Das Shoppen gestaltet sich indes völlig anders. Alle zu erwerbenden Waren sind nun direkt an den Marktständen oder in den Geschäften ersichtlich und können sofort angewählt werden. Verkaufen ist nur bei einem Pfandleiher möglich. Die Verwendung von Nahrungsmitteln wurde stark begrenzt, da nur das Mitführen einer Art möglich ist. Auch Tränke sind nun beschränkt auf Heilung, Zeitverzögerung und der Kreaturenbeschwörung. Die letzten beiden Zauber konnten in Fable II noch erlernt werden, hier sind sie ein hilfreiches Beiwerk. Zaubern selbst funktioniert auch völlig anders. In Form von Handschuhen ist das Wirken u.a. von Feuer oder Eis möglich, später können sogar die sechs Magiearten mit einander verwoben und so als sehr effektive Kombination auf die Monsterschaaren los gelassen werden.

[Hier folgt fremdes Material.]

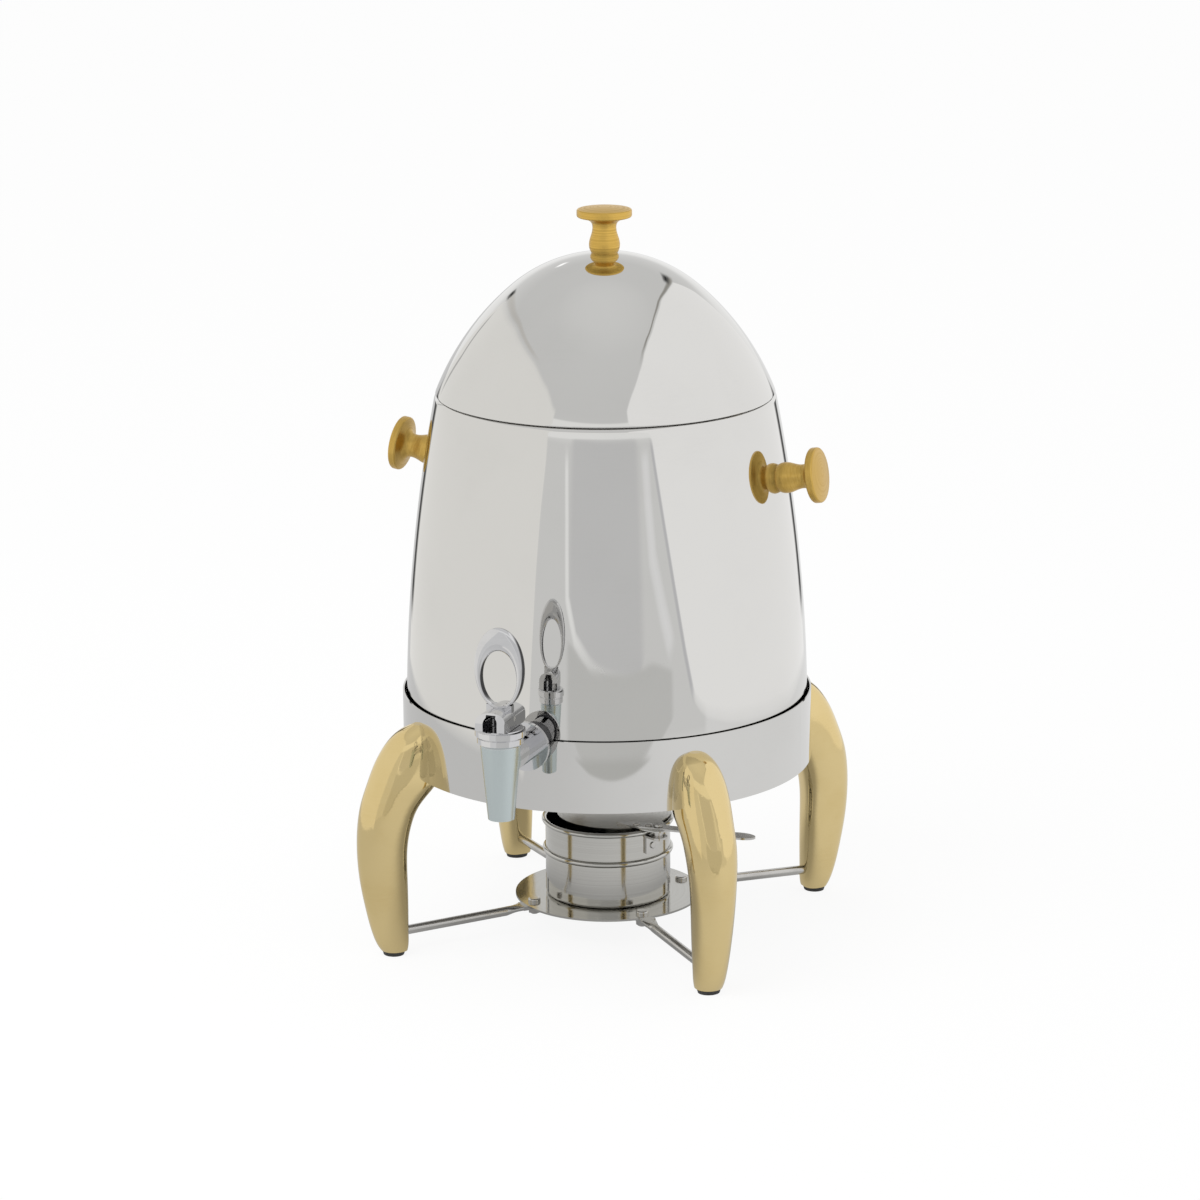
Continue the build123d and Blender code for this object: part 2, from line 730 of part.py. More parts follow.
def tap_outer_gasket():
    """Soft washer between the tap's sleeve and the urn, shaped to the wall."""
    shoulder = urn_foot_r + gasket_wall + sleeve_stand_off
    start = urn_foot_r - gasket_trim
    return on_shank(disc(gasket_r, start, shoulder - start, shank_r + fixed_fit)) - urn_core()


def shank_stack():
    """Reach of the flat side of the inner gasket, where the washer and the nut begin."""
    return urn_r(shank_height, urn_wall) - inner_gasket_wall


def tap_inner_gasket():
    start = shank_stack()
    gasket = on_shank(disc(inner_gasket_r, start, inner_gasket_wall * 2, shank_r + fixed_fit))
    return gasket & urn_core(urn_wall + fixed_fit)


def tap_washer():
    return on_shank(disc(shank_washer_r, shank_stack() - shank_washer_wall, shank_washer_wall,
                         shank_r + fixed_fit))


def tap_nut():
    start = shank_stack() - shank_washer_wall - shank_nut_height
    return on_shank(hexagon(shank_nut_flats, start, shank_nut_height, shank_r + fixed_fit))


def tap_bonnet():
    """Cap screwed into the top of the tap; the stem slides in it and the lever's cam bears on it."""
    plug_bottom = tap_top - bonnet_plug
    cap = turned_points((0, plug_bottom), (chamber_r - fixed_fit, plug_bottom),
                        (chamber_r - fixed_fit, tap_top), (bonnet_r, tap_top),
                        (bonnet_r, bonnet_top - bonnet_corner), (bonnet_r - bonnet_corner, bonnet_top),
                        (0, bonnet_top))
    return at_tap(cap - disc(stem_r + running_fit, plug_bottom - 1, bonnet_top))


def cup_top():
    return seat_height + seat_gap + seat_cup_height


def tap_seat_cup():
    """Soft valve cup on the end of the stem, closing on the tap's seat."""
    bottom = seat_height + seat_gap
    neck_r = stem_r + seat_cup_wall
    cup = turned_points((0, bottom), (seat_cup_r, bottom), (seat_cup_r, bottom + seat_cup_lip),
                        (neck_r, cup_top() - seat_cup_wall), (neck_r, cup_top()), (0, cup_top()))
    return at_tap(cup - disc(stem_r, bottom + seat_cup_lip, seat_cup_height))


def tap_stem():
    """Round stem with a flat head that the lever's pin passes through."""
    bottom = seat_height + seat_gap + seat_cup_lip
    head_bottom = bonnet_top + seat_gap
    head_top = pin_height + stem_head_rise
    stem = disc(stem_r, bottom, head_bottom - bottom)
    head = Pos(0, 0, (head_bottom + head_top) / 2)
    stem += head * Box(stem_head_width, stem_r * 2, head_top - head_bottom)
    stem -= Pos(0, 0, pin_height) * Rot(0, 90, 0) * Cylinder(pin_r + running_fit, stem_head_width * 2)
    return at_tap(stem)


def tap_spring():
    """Compression spring round the stem, between the cup and the bonnet."""
    bottom = cup_top() + spring_wire_r
    top = tap_top - bonnet_plug - spring_wire_r
    pitch = (top - bottom) / spring_coils
    path = Helix(pitch, top - bottom, spring_r - spring_wire_r)
    section = Plane(path @ 0, z_dir=path % 0) * Circle(spring_wire_r)
    return at_tap(Pos(0, 0, bottom) * sweep(section, path=path, is_frenet=True))


def toe_point(share):
    """Point on the saddle's toe, from its sole (0) to its tip (1), as (reach, rise) from the pin.

    The toe is an involute: rocking the lever forward lifts the pin by an equal step for each degree.
    """
    turn = math.radians(lever_travel * toe_spare) * share
    unwound = sole_drop + heel_reach * turn
    return (heel_reach * math.cos(turn) + unwound * math.sin(turn),
            heel_reach * math.sin(turn) - unwound * math.cos(turn))


def saddle_side():
    """Side view of the saddle about the pin, drawn as (towards the back, up)."""
    back = Spline(*[toe_point(step / 5) for step in range(6)])
    tip_y, tip_z = toe_point(1)
    outline = back + Polyline((tip_y, tip_z), (tip_y, 0), (heel_reach + saddle_spare, saddle_rise),
                              (-heel_reach - saddle_spare, saddle_rise), (-tip_y, 0), (-tip_y, tip_z))
    outline += mirror(back, Plane.YZ)
    return outline + Line((-heel_reach, -sole_drop), (heel_reach, -sole_drop))


def arch(half_width, spring, crown, bottom):
    """Front view of an arch about the pin: upright sides to the springing, then a half ellipse."""
    sides = Pos(0, (bottom + spring) / 2) * Rectangle(half_width * 2, spring - bottom)
    return sides + Pos(0, spring) * Ellipse(half_width, crown - spring)


def tap_lever():
    """Lever: a saddle with an arched way for the stem's head, a neck and an oval ring to pull."""
    length = heel_reach * 4
    saddle = extrude(Plane.YZ * make_face(saddle_side()), saddle_half_width, both=True)
    saddle &= extrude(Plane.XZ * arch(saddle_half_width, saddle_shoulder, saddle_rise, -sole_drop * 2),
                      length / 2, both=True)
    slot_spring = saddle_slot_rise - saddle_slot_r
    slot = arch(saddle_slot_r, slot_spring, saddle_slot_rise, -sole_drop * 2)
    ring = extrude(Plane.XZ * Ellipse(handle_half_width, handle_half_height), handle_thickness / 2, both=True)
    ring = fillet(ring.edges().filter_by(GeomType.ELLIPSE), handle_edge_r)
    hole = Plane.XZ * Pos(0, -handle_hole_drop) * Ellipse(handle_hole_half_width, handle_hole_half_height)
    ring -= extrude(hole, handle_thickness, both=True)
    neck = Pos(0, 0, handle_neck_rise / 2) * Box(handle_neck_half_width * 2, handle_thickness * 0.7,
                                                 handle_neck_rise)
    neck -= Pos(0, 0, handle_centre_rise) * extrude(hole, handle_thickness, both=True)
    lever = saddle + neck + Pos(0, 0, handle_centre_rise) * ring
    lever -= extrude(Plane.XZ * slot, length / 2, both=True)
    lever -= Rot(0, 90, 0) * Cylinder(pin_r + fixed_fit, saddle_half_width * 3)
    return at_tap(Pos(0, 0, pin_height) * lever)


def tap_lever_pin():
    length = saddle_half_width * 2 - fixed_fit * 2
    return at_tap(Pos(0, 0, pin_height) * Rot(0, 90, 0) * Cylinder(pin_r, length))


# Lid

def lid_form(inset):
    """The lid's outer form as a filled solid, with its face moved in by inset."""
    crown_r = lid_crown_r - inset
    crown_centre = lid_apex - lid_crown_r
    shoulder_r = lid_shoulder_r * crown_r / lid_crown_r
    shoulder = (shoulder_r, crown_centre + math.sqrt(crown_r ** 2 - shoulder_r ** 2))
    edge = (urn_r(lid_bottom) - inset, lid_bottom)
    half_r = shoulder_r / 2
    crown_mid = (half_r, crown_centre + math.sqrt(crown_r ** 2 - half_r ** 2))
    outline = RadiusArc(edge, shoulder, -(lid_side_arc_r - inset))
    outline += ThreePointArc(shoulder, crown_mid, (0, lid_apex - inset))
    outline += Polyline((0, lid_apex - inset), (0, lid_bottom), edge)
    return turned(outline)


def lid_dome():
    dome = lid_form(0) - lid_form(lid_wall)
    return dome - disc(screw_r + fixed_fit, lid_apex - screw_bite, screw_bite * 2)


def lid_band():
    """Band under the lid: a flat seat over the urn's rim and a ring that drops into the mouth."""
    ring_r = mouth_r - lid_band_play
    outer = urn_r(lid_bottom) - lid_wall * 2
    return turned_points((ring_r - rim_wall, lid_bottom - lid_band_drop), (ring_r, lid_bottom - lid_band_drop),
                         (ring_r, lid_bottom), (outer, lid_bottom), (outer - seat_gap, lid_bottom + rim_wall),
                         (ring_r - rim_wall, lid_bottom + rim_wall))


def lid_knob():
    return Pos(0, 0, lid_apex - knob_sink) * knob() - lid_form(0)


def lid_knob_screw():
    seat = lid_apex - lid_wall - washer_wall
    head = disc(screw_head_r, seat - screw_head_height, screw_head_height)
    head = fillet(head.edges().group_by(Axis.Z)[0], screw_head_height * 0.4)
    return head + disc(screw_r, seat, lid_apex + screw_bite - 1 - seat)


def lid_knob_washer():
    washer = disc(washer_r, lid_apex - lid_wall - washer_wall, washer_wall * 2, screw_r + fixed_fit)
    return washer & lid_form(lid_wall)


def around_legs(solid):
    """One copy of a piece for each leg."""
    return [Rot(0, 0, angle) * solid for angle in leg_angles.values()]


pieces = {
    "stand_ring": stand_ring(),
    "urn_ledge": urn_ledge(),
    "leg_screws": Compound(around_legs(leg_screw())),
    "leg_washers": Compound(around_legs(leg_washer())),
    "burner_plate": burner_plate(),
    "brace_screws": Compound(around_legs(brace_screw())),
    "brace_nuts": Compound(around_legs(brace_nut())),
    "burner_cup": burner_cup(),
    "cup_rivets": Compound([cup_rivet_place(number) * cup_rivet() for number in range(3)]),
    "damper_bracket": damper_bracket(),
    "bracket_rivet": bracket_rivet(),
    "damper_post": damper_post(),
    "damper_bush": damper_bush(),
    "damper_disc": damper_disc(),
    "damper_lever": damper_lever(),
    "lever_rivets": Compound([lever_rivet(along) for along in lever_rivet_places()]),
    "vessel_wall": vessel_wall(),
    "vessel_floor": vessel_floor(),
    "vessel_rim": vessel_rim(),
    "handle_right": handle(1),
    "handle_left": handle(-1),
    "handle_screws": Compound([handle_screw(side) for side in (1, -1)]),
    "handle_washers": Compound([handle_washer(side) for side in (1, -1)]),
    "tap_body": tap_body(),
    "tap_outer_gasket": tap_outer_gasket(),
    "tap_inner_gasket": tap_inner_gasket(),
    "tap_washer": tap_washer(),
    "tap_nut": tap_nut(),
    "tap_bonnet": tap_bonnet(),
    "tap_spring": tap_spring(),
    "tap_seat_cup": tap_seat_cup(),
    "tap_stem": tap_stem(),
    "tap_lever": tap_lever(),
    "tap_lever_pin": tap_lever_pin(),
    "lid_dome": lid_dome(),
    "lid_band": lid_band(),
    "lid_knob": lid_knob(),
    "lid_knob_screw": lid_knob_screw(),
    "lid_knob_washer": lid_knob_washer(),
}
for corner, angle in leg_angles.items():
    pieces["leg_" + corner] = Rot(0, 0, angle) * leg()
    pieces["foot_pad_" + corner] = Rot(0, 0, angle) * foot_pad()
    pieces["brace_rod_" + corner] = Rot(0, 0, angle) * brace_rod()

footprint_shift = (tap_reach + toe_point(1)[0] - band_r) / 2
for name, shape in pieces.items():
    export_step(Pos(0, footprint_shift, 0) * shape, "parts/" + name + ".step")
print(len(pieces), "pieces; the urn's axis is", round(footprint_shift, 3), "mm behind the centre of the footprint")
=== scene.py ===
# %% [markdown]
# # A coffee urn in polished steel and gold
#
# The urn is a mirror-bright beehive of stainless steel in a banded stand on four gilt legs. A mirror has
# no look of its own: what the eye reads as steel is the studio around it. So this lesson spends most of
# its care on two things, smooth turned surfaces and a studio of plain cards for them to reflect.
#
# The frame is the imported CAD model. Everything here is in metres, in the frame's own axes.

# %% Load the frame
import bpy
import bmesh
import json
import math
from mathutils import Matrix, Vector

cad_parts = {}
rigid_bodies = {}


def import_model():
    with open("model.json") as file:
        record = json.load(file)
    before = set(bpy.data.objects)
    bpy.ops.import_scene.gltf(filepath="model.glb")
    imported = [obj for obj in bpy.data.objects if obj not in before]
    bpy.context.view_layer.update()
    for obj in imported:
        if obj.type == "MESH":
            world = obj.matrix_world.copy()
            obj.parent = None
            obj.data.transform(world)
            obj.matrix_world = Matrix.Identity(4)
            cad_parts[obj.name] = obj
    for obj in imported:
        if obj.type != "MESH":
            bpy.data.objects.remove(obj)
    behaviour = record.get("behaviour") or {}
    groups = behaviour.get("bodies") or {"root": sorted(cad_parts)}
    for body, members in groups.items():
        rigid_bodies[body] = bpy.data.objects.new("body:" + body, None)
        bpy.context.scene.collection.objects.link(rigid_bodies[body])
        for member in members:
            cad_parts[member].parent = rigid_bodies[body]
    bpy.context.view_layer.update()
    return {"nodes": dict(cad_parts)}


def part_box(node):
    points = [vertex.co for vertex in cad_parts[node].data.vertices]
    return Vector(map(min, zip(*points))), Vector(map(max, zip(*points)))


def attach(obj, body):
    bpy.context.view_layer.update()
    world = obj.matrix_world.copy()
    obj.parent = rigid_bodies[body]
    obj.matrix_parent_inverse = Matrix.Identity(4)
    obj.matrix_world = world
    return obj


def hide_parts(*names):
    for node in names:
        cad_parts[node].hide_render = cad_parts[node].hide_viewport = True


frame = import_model()
nodes = frame["nodes"]

# %% [markdown]
# ## Where things are
#
# The pieces are turned about the urn's upright axis, or about the tap's. Both are read from the CAD
# boxes, so that a change of size in the part moves what is built here along with it.

# %% The two upright axes
wall_low, wall_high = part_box("vessel_wall")
bonnet_low, bonnet_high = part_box("tap_bonnet")
urn_axis = Vector(((wall_low.x + wall_high.x) / 2, (wall_low.y + wall_high.y) / 2, 0))
tap_axis = Vector(((bonnet_low.x + bonnet_high.x) / 2, (bonnet_low.y + bonnet_high.y) / 2, 0))
print("urn axis y:", round(urn_axis.y, 5), "tap axis y:", round(tap_axis.y, 5))

# %% [markdown]
# ## The camera
#
# The view is from a little above and from the right of the tap, with a long lens, as a product is
# photographed so that its upright lines stay upright. The distance and the angles come from fitting the
# round rims of the urn, which show as ellipses, and the slight roll is the photographer's.

# %% Camera
VIEW_AZIMUTH = math.radians(20.71)
VIEW_ELEVATION = math.radians(14.82)
VIEW_ROLL = math.radians(-0.36)
VIEW_DISTANCE = 3.201
LENS = 129.14

toward_camera = Vector((math.sin(VIEW_AZIMUTH), -math.cos(VIEW_AZIMUTH), 0))
camera_right = Vector((math.cos(VIEW_AZIMUTH), math.sin(VIEW_AZIMUTH), 0))
back = toward_camera * math.cos(VIEW_ELEVATION) + Vector((0, 0, math.sin(VIEW_ELEVATION)))
camera_up = back.cross(camera_right)
aim = urn_axis + camera_right * -0.0049 + Vector((0, 0, 0.2512))
place = aim + back * VIEW_DISTANCE
rolled_right = camera_right * math.cos(VIEW_ROLL) + camera_up * math.sin(VIEW_ROLL)
rolled_up = camera_up * math.cos(VIEW_ROLL) - camera_right * math.sin(VIEW_ROLL)

camera_data = bpy.data.cameras.new("camera")
camera_data.lens = LENS
camera_data.sensor_width = 36
camera = bpy.data.objects.new("camera", camera_data)
bpy.context.scene.collection.objects.link(camera)
turn = Matrix((rolled_right, rolled_up, back)).transposed().to_4x4()
camera.matrix_world = Matrix.Translation(place) @ turn
bpy.context.scene.camera = camera
bpy.context.scene.view_settings.view_transform = "Standard"
print("camera at", [round(v, 3) for v in place])

# %% [markdown]
# ## Small helpers for shader nodes
#
# Every finish below is a Principled BSDF with procedural texture behind it. These helpers keep each
# finish short enough to read: one adds a node, one joins two sockets, one starts a material.

# %% Node helpers
def add_node(tree, kind, **settings):
    node = tree.nodes.new(kind)
    for key, value in settings.items():
        if key in node.inputs:
            node.inputs[key].default_value = value
        else:
            setattr(node, key, value)
    return node


def join(tree, start, end):
    tree.links.new(start, end)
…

Monster ist das Stichwort.
Denn auch in diesem Fable wird der Spieler teilweise mit einem Handgemenge von Gegnern überschüttet, dass einem sogar manchmal der Finger weh tut. Das Kämpfen selber stellt sich dadurch als recht mühselig und sehr nervig heraus, wenn immer mal wieder haufenweise Mobs auf einen eindreschen. Viel Abwechslung gibt es dabei nicht. Je nach Vorliebe verkommen die Kämpfe häufig zum wiederholten Drücken einer einzigen Taste. Zwar ist die Fable-Reihe nicht bekannt für ein ausgewogenes Kampfsystem, doch stoppt es merklich den Spielfluss, wenn man immer wieder gezwungenermaßen in sogenannte Arena-Kämpfe geworfen wird. Einziger Lichtblick darin ist die Entwicklung der Waffen, diese passen sich den Kampfbedürfnissen des Spielers an und gewähren sogar, neben eines anderen Aussehens, besondere Boni.

Karma is a funny thing

Was macht nun Fable III wirklich aus? Das Kampfsystem ist es sicher nicht, wie oben erwähnt. Es ist die lebendige Welt selbst mit ihren vielen liebevollen Details und der humoristischen Umsetzung, ob kauzige (Mit-) Menschen, gefürchtete Balverine oder bekloppte Murlocs äh Hobbs. Es ist das Zusammenspiel von Ursache und Wirkung, das Händchenhalten eines geliebten (oder gehassten) Menschen, als Lautenspieler oder Bäcker die Gemüter zu belustigen, die witzigen, manchmal fiesen Kommentare der Bevölkerung und Gefährten oder auch der Gegner, der verspielte Steampunkstil, die nun endlich sprechende Hauptfigur und die Möglichkeit am Ende für einen ganz eigenen Neuanfang zu sorgen. Erst wenn der siegreiche Weg hinter einem steht, wartet eine noch viel größere und verantwortungsvollere Herausforderung auf den Spieler. Wird es ihm gelingen, die Geschichte Albions neu zu schreiben? Wie wird er sich verhalten? … Mal ganz ehrlich, wer möchte denn mal nicht so richtig als Königin oder König auf die „Kacke hauen“? [1]

… und nimm dich in Acht vor Hühnern! Du WIRST sie nach dem Spielen mit anderen Augen sehen!

  1. [1](Anm. d. Red.: Der Mehrspielermodus wurde noch nicht getestet. Haha, Mehrspieler! Ha … naja.)